Выбрать главу

Сзади шмыгнули носом. Выразительно, по всем правилам.

Оборачиваюсь — Боцман. В зубах тлеет сигаретка, при затяжке освещая дружелюбную, хотя и отвратительную ухмылку.

— Что это ты здесь делаешь, Мишель, в натуре?

— Да вот, мусор… Вернее, погреться решил, — сказал я, хлопая себя по карманам в поисках спичек. Они и не могли найтись, дома у меня самозагорающаяся газовая плита.

— Погреться чтобы, другое надо, — косноязычно, но доходчиво высказался Боцман, щелкая зажигалкой и подпаливая бумагу.

Я опять стал хлопать по карманам:

— Ни копья. Кровь Христова нынче дорога.

— Христова? А, праздник?

— В смысле?

Он опять шмыгнул.

— Знаешь чего?

— Чего?

И Боцман сообщил, что в ночной палатке сменилась продавщица. Зовут Люська. Раньше, говорят, работала библиотекаршей.

— Ну и что?

Боцман предложил книжки не жечь, а обменять на выпивку. Библиотекарша не откажется. Я выразил сомнение в успехе. Если эта Люська работала в библиотеке, то должна была книги возненавидеть.

— Ты ничего не понимаешь.

Мне казалось, что это он ничего не понимает, но спорить не стал, потому что очень хотелось выпить. Хотелось настолько сильно, что было все равно с кем.

— Давай неси.

Боцман присел, Амосова и Трешкур уже разгорелись, и в свете маленького пожара он провел сортировку моей переносной библиотеки. По какому принципу он отбирает кандидатуры для обмена, я так и не понял. Ишемическая болезнь и гипертония шли в общую стопку, к Эк-харту и Тертуллиану. Кажется, наибольшее значение имело качество переплета.

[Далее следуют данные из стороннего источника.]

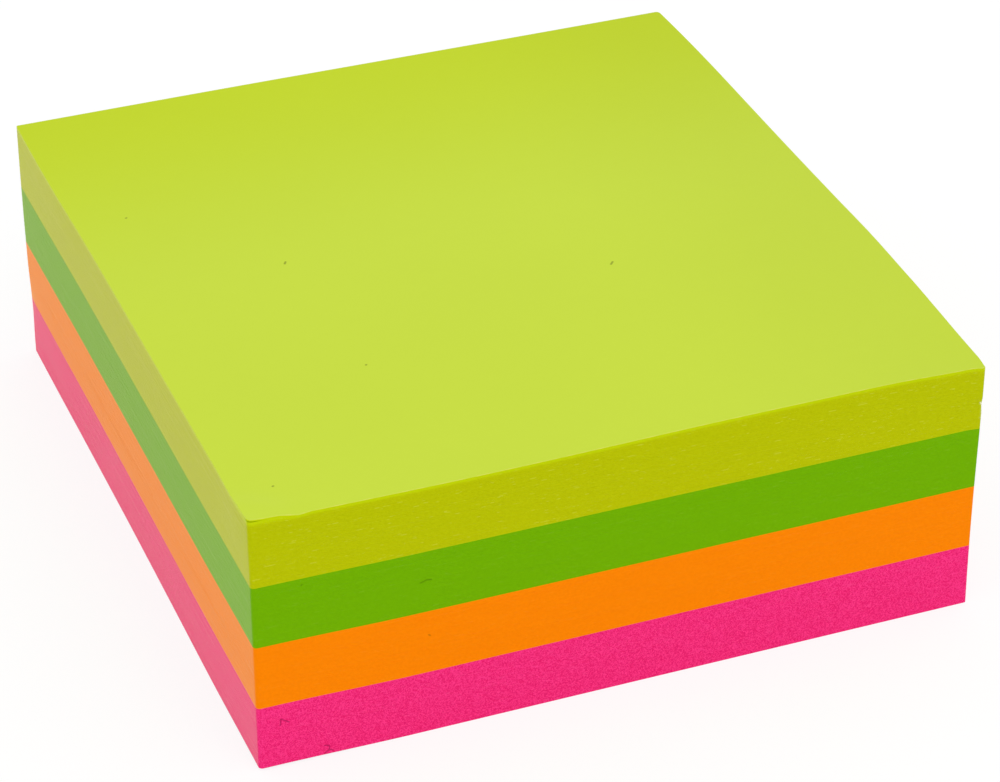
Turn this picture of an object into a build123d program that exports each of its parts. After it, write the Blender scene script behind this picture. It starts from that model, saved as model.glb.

— Жди. И жги. — Боцман бросил окурок в дотлевающий костерок.

Я схватил «Лекарство от депрессии» и начал отрывать страницу за страницей и подкладывать в огонь. Получалось что-то вроде гадания: принесет, не принесет.

Мейстера Экхарта было немного жалко. Впрочем, что значит «жалко»?! Если я не удавлюсь сегодня, то пойду в невинный магазин и возобновлю. И что его жалеть, гада, заявившего, что Богу, видите ли, противно творчество в образах. А я ни в чем больше творить не могу. Пусть попьет дешевой паленой водочки, самоуверенный средневековец, встретится с моими глюками, и тогда мы поговорим. А Григорий Палама тем более заслужил. Столько наболтать о пользе молчания! Воистину, онемеет, сгорев.

Слева раздалось какое-то хлюпанье, я поднял глаза и различил на одном из бревен, что нескладной буквой П окружали костер, сидит парочка теней. Я стал подбрасывать в костер листки быстрее, пламя выросло, и я увидел двух тихих сопливых подруг, вечно пасущихся подле злачных мест микрорайона. Когда я выбегаю ночью за пивом, они вечно скулят: дай, мол, денежку, какую не жалко. Я старался сбросить им мелочь таким образом, чтобы при этом не разглядеть глаз. И вот теперь нагляделся за все прочие разы, и даже в запас. Видел я даже не глаза, а громадные черные синяки, зиявшие у каждой на правой стороне пасмурного лица, как будто их обеих бил левша. Одна из дам достала из кармана и бросила в костер пустую пачку из-под сигарет, как бы показывая, что костер — наше общее дело, а мы — одна компания.

Не хватало тоже! Между прочим, кто-то утверждал, что каждый умирает в одиночку. Вранье дешевое! А не угодно ли проследовать в небытие в сопровождении двух насквозь проалкоголенных фей? А, собственно, чего ты дергаешься? Это твой народ. Если бы тут сидели какие-нибудь япошки и делали себе харакири и тебя подговаривали, ты бы имел полное право послать их, а здесь…

— Есть! — громко сказал Боцман у меня за спиной.

Я радостно повернулся к нему, удивляясь, почему он такой расстроенный. Конечно же он просто привел с собой еще двоих. Одного очень даже прилично одетого и Тормоза, худого полублатного паренька, которого я ни разу за все эти годы не видел сидящим. Он вечно стоял подле каждой компании в полуприсесте, переступая с одной согнутой ноги на другую, шумно утирая рукавом рот, а все ему кричали: «Тормози!»

Я обрадовался: будет кому развлекать дам.

Боцман выкладывал на кусок белой фанеры добычу. Две бутылки водки, три упаковки орешков и чипсов. Два вареных яйца.